Peran KUA di bidang pencatatan perkawinan ini, beberapa tahun belakangan mendapat sorotan dari banyak pihak. Hal ini terutama tekait dengan besaran biaya administrasi perkawinan yang harus dibayarkan oleh para catin, yang jumlahnya variatif antara satu catin dengan catin yang lain.
Beberapa kasus pembengkakan biaya pencatatan pernikahan pernah terrekam oleh media. Kasus di KUA Cengkareng pada tahun 2008 misalnya. Pasangan Sarwanto dan Ida mengaku diminta membayar sebesar 400 ribu rupiah untuk melakukan pencatatan pernikahan di KUA. Mereka menjelaskan, bahwa petugas KUA meminta uang sebesar Rp. 400 ribu dengan rincian 35 ribu untuk biaya pencatatan, Rp. 215 ribu untuk penataran, dan Rp. 150 ribu untuk ongkos operasional. (detiknews.com, 2008)
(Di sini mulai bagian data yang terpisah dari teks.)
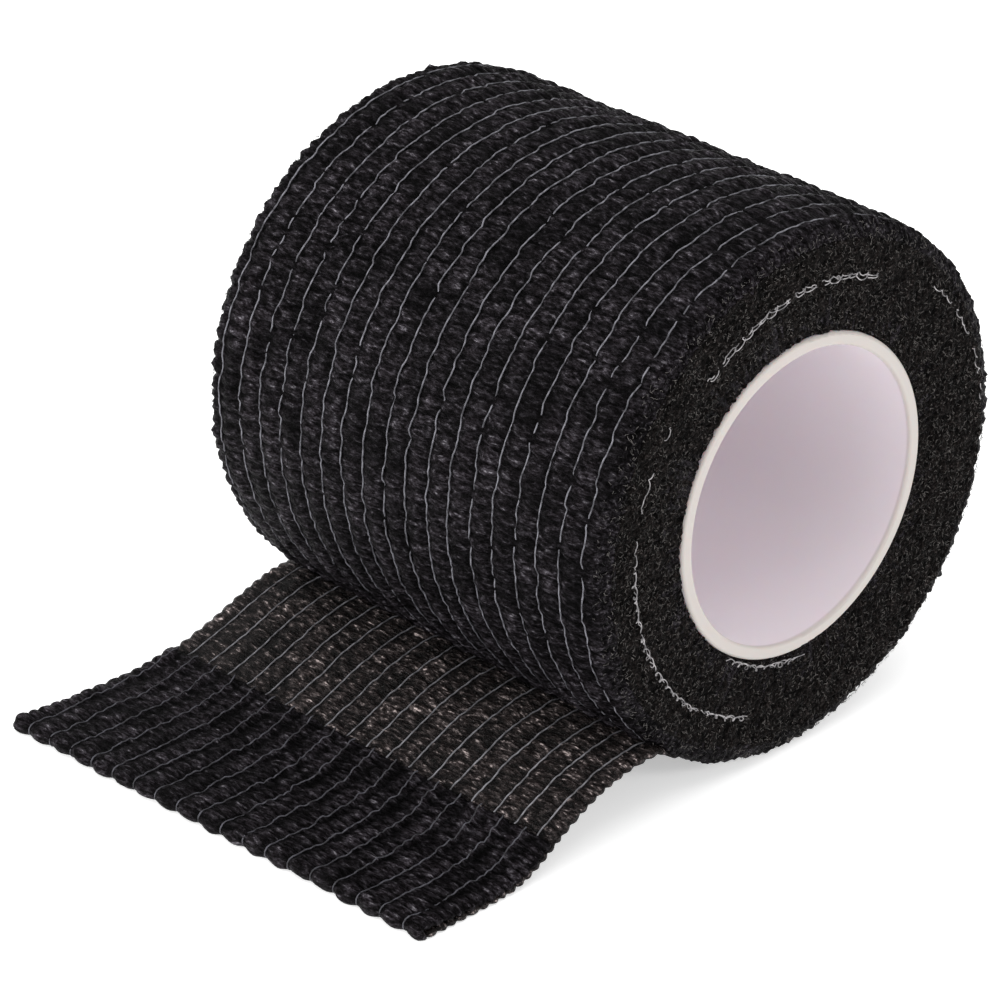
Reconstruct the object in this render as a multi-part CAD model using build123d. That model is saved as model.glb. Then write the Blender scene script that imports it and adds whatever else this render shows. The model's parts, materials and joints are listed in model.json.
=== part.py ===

Kasus yang sama dan banyak disorot adalah kasus pembengkakan biaya pencatatan perkawinan yang terjadi di wilayah kerja KUA Makassar Jakarta Timur. Kasus 2 kali di sorot media, yang pertama pada tahun 2008 (detiknews.com, 2008) dan kedua tahun 2010 (kompasonline.com, 2010). Masyarakat yang hendak melakukan pencatatan perkawinan di KUA ini mengaku diminta menyediakan biaya sebesar Rp. 500 ribu hingga Rp. 700 ribu, baik menikah di KUA maupun di luar KUA. (kompasonline.com, 2010) Besaran ini, menurut beberapa warga, tergantung keistimewaan tempat dan lokasi menikah. Jika menikah di lokasi atau daerah elit atau di tempat mahal, seperti gedung, maka biaya pencatatan perkawinan pun menjadi mahal, bahkan biaya pencatatan bisa mencapai Rp. 1 juta. Dan yang membuat warga terheran-heran adalah, pada saat pembayaran administrasi, mereka tidak diberikan tanda terima atau kwitansi (detiknews.com, 2008) atau jika mendapat kwitansi maka biaya yang tertera adalah biaya resmi, Rp. 35 ribu jika menikah di KUA atau Rp. 85 ribu jika menikah di luar KUA. (kompasonline.com)
Agustino (dalam Cahyono 2008) menjelaskan, bahwa berdasarkan hasil penelitiannya bersama tim dari Center for Population and Policy Studies UGM diketahui bahwa banyaknya penyimpangan atau ketidakjelasan pelayanan publik di institusi pemerintah karena kalangan aparatur birokrasi pemerintahan masih kaku dan kurang tanggap dalam merespon keluhan dari masyarakat pengguna jasa. Selain itu, tidak efisiennya pelayanan dan maraknya pungutan liar di luar ketentuan yang berlaku juga masih berlangsung.